Divide the dough into eight pieces. Shape each piece into an oval and then roll each oval back and forth with your palms, moving from the center out, to form long round strips, about 16 to 18 inches. Leave the center thicker than the ends. (They should be about 1 inch thick in the middle, and about 1/4 thick on the ends.)

To shape them into pretzels, pick up both ends of the strip and make an upside down “u” shape on your counter. Twist the ends over twice and then press them down over either side of the loop. The pretzel will be “upside down.” Repeat with each dough strip.

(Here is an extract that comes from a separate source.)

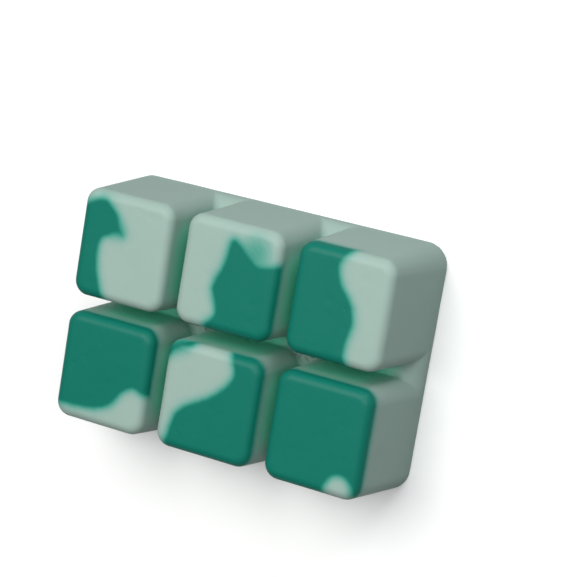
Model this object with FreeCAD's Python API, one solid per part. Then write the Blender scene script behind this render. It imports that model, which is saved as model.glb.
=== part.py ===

Place the pretzels on a lightly floured baking sheet, and cover with a dish towel. Let them rise until double in size again, about 45 minutes to an hour or so. (FYI, the second rise is called "proofing.")

Once fully risen, brush the pretzels with egg wash, and sprinkle with the topping of your choice. If you use course salt, be careful not to use too much, or no one will want to eat them when you're done.

Preheat your oven to 425 degrees F, and bake on the center rack for 15 to 20 minutes, until golden. Remove from the oven and cool on a wire rack.

I like tearing them apart and dipping them in a bit of good horseradish mustard. My wife and kids like slathering cream cheese on them. I've even heard of cutting them in half lengthwise and making sandwiches with them.

What’s your favorite pretzel variation?